Con l’impennata dei prezzi a causa dell’inflazione i costi fissi come le bollette si sono divorati i pochi margini che il governo ha cercato di consolidare riducendo i contributi nelle buste paga dei lavoratori dipendenti. Lo sostiene l’Ufficio Studi della Confederazione Generale Italiana dell’Artigianato (CGIA) di Mestre.
La pressione fiscale è in calo, ma l’inflazione nasconde il beneficio
Andrea Vavolo, ricercatore della CGIA di Mestre: ” La pressione fiscale è in calo. Nel 2023 è calata di 0,2 punti rispetto al 2022 e ci si attende un ulteriore calo di 0,2 punti anche per il 2024. Questo grazie a modifiche delle aliquote degli scagioni IRPEF e la decontribuzione INPS a carico dei dipendenti.
Tuttavia è facile che le famiglie non si siano accorte di questo alleggerimento fiscale a causa di un’inflazione che è stata elevata nel 2022 (oltre l’8%) e nel 2023, nonostante un rallentamento, si chiuderà con un 5%. Quindi questi soldi sono andati per pagare bollette più care e tariffe più elevate.”
Lavoratori autonomi sotto accusa per le loro tasse
Ciò che sta più a cuore all’associazione è però smontare la tesi del Ministero dell’Economia e delle Finanze, secondo cui i lavoratori autonomi avrebbero evaso nel 2023 30 miliardi di Irpef, ossia il 67% dei loro redditi. Per dirlo in parole più semplici verserebbero soltanto un terzo delle imposte a loro attinenti. I piccoli artigiani e commercianti hanno aziende composte dal solo titolare.
L’associazione degli artigiani mestrina si chiede come può essere che che una sola persona (parrucchiere, idraulico, elettricista o meccanico) guadagni quasi 100 mila euro l’anno, ossia due volte tanto in più di quanto dichiarato se lavora da solo per 10 o 12 ore e da solo deve rapportarsi con clienti, con i fornitori, con il commercialista e con la banca.
Critiche alla valutazione del Ministero da parte della CGIA di Mestre
La CGIA infine boccia anche il peso del fisco valutato dal Ministero.

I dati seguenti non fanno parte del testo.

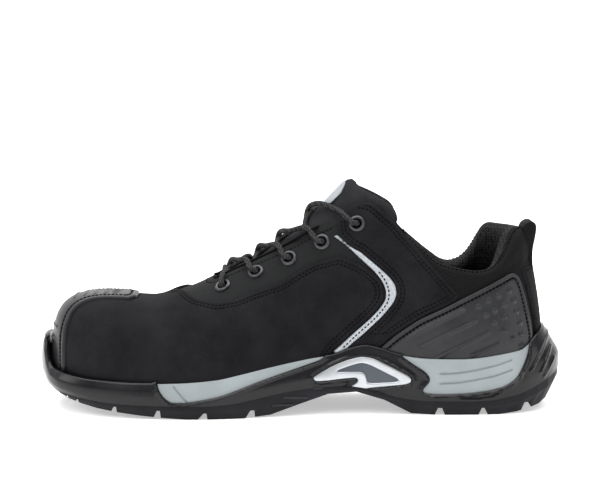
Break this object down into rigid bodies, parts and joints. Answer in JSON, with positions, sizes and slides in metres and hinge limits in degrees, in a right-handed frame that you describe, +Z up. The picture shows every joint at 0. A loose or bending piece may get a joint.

Andrea Vavolo: “Nel 2023 la pressione fiscale sui contribuenti onesti ha raggiunto il 47,4%, quasi 5 punti percentuali in più rispetto alla pressione fiscale ufficiale che è pari al 42,5%. Come mai questo? Perché nel fare questo calcolo, nel stimare il peso del fisco sui cittadini, si rapporta le imposte, tasse e contributi al PIL. Ma il PIL comprende anche l’economia sommersa sulla quale non derivano tasse. Eliminando queste si ottiene la pressione fiscale reale che come ho appena detto è pari al 47,4%.”